----- Material
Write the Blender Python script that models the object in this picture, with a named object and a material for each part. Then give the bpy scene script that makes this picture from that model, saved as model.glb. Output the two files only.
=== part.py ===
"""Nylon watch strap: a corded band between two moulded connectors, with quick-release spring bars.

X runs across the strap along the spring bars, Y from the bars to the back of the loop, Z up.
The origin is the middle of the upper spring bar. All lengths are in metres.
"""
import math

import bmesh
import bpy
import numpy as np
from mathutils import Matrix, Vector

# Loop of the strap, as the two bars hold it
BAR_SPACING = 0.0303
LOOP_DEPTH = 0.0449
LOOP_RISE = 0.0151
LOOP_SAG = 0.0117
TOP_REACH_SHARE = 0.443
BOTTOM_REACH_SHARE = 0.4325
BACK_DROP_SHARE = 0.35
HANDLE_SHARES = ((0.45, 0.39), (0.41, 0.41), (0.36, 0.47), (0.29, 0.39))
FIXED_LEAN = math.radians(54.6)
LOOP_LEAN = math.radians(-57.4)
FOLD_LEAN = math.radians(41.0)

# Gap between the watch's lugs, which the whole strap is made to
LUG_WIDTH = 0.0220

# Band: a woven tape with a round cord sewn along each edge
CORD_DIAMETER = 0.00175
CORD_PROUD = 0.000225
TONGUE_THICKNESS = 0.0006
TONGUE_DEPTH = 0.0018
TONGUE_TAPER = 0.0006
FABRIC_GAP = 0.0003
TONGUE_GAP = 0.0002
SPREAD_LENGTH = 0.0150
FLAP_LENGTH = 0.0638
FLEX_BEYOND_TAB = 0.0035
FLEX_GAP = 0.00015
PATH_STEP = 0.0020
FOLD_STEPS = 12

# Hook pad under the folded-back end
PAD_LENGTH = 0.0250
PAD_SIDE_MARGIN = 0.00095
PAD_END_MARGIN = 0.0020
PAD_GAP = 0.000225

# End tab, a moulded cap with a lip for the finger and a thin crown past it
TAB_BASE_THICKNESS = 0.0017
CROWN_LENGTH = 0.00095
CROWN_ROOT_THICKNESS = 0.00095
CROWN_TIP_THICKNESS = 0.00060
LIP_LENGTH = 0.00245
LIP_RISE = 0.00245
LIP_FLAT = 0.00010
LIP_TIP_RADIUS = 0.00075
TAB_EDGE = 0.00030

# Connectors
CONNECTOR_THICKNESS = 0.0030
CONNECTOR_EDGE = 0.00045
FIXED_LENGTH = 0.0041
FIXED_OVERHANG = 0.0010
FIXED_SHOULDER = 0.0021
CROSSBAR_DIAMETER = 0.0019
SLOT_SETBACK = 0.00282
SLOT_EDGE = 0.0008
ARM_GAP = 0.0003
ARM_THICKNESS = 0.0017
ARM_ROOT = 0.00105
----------
▶ **Given request**: Quote the data above in full, changing nothing.

▶ **Reply to the task**:
Write the Blender Python script that models the object in this picture, with a named object and a material for each part. Then give the bpy scene script that makes this picture from that model, saved as model.glb. Output the two files only.
=== part.py ===
"""Nylon watch strap: a corded band between two moulded connectors, with quick-release spring bars.

X runs across the strap along the spring bars, Y from the bars to the back of the loop, Z up.
The origin is the middle of the upper spring bar. All lengths are in metres.
"""
import math

import bmesh
import bpy
import numpy as np
from mathutils import Matrix, Vector

# Loop of the strap, as the two bars hold it
BAR_SPACING = 0.0303
LOOP_DEPTH = 0.0449
LOOP_RISE = 0.0151
LOOP_SAG = 0.0117
TOP_REACH_SHARE = 0.443
BOTTOM_REACH_SHARE = 0.4325
BACK_DROP_SHARE = 0.35
HANDLE_SHARES = ((0.45, 0.39), (0.41, 0.41), (0.36, 0.47), (0.29, 0.39))
FIXED_LEAN = math.radians(54.6)
LOOP_LEAN = math.radians(-57.4)
FOLD_LEAN = math.radians(41.0)

# Gap between the watch's lugs, which the whole strap is made to
LUG_WIDTH = 0.0220

# Band: a woven tape with a round cord sewn along each edge
CORD_DIAMETER = 0.00175
CORD_PROUD = 0.000225
TONGUE_THICKNESS = 0.0006
TONGUE_DEPTH = 0.0018
TONGUE_TAPER = 0.0006
FABRIC_GAP = 0.0003
TONGUE_GAP = 0.0002
SPREAD_LENGTH = 0.0150
FLAP_LENGTH = 0.0638
FLEX_BEYOND_TAB = 0.0035
FLEX_GAP = 0.00015
PATH_STEP = 0.0020
FOLD_STEPS = 12

# Hook pad under the folded-back end
PAD_LENGTH = 0.0250
PAD_SIDE_MARGIN = 0.00095
PAD_END_MARGIN = 0.0020
PAD_GAP = 0.000225

# End tab, a moulded cap with a lip for the finger and a thin crown past it
TAB_BASE_THICKNESS = 0.0017
CROWN_LENGTH = 0.00095
CROWN_ROOT_THICKNESS = 0.00095
CROWN_TIP_THICKNESS = 0.00060
LIP_LENGTH = 0.00245
LIP_RISE = 0.00245
LIP_FLAT = 0.00010
LIP_TIP_RADIUS = 0.00075
TAB_EDGE = 0.00030

# Connectors
CONNECTOR_THICKNESS = 0.0030
CONNECTOR_EDGE = 0.00045
FIXED_LENGTH = 0.0041
FIXED_OVERHANG = 0.0010
FIXED_SHOULDER = 0.0021
CROSSBAR_DIAMETER = 0.0019
SLOT_SETBACK = 0.00282
SLOT_EDGE = 0.0008
ARM_GAP = 0.0003
ARM_THICKNESS = 0.0017
ARM_ROOT = 0.00105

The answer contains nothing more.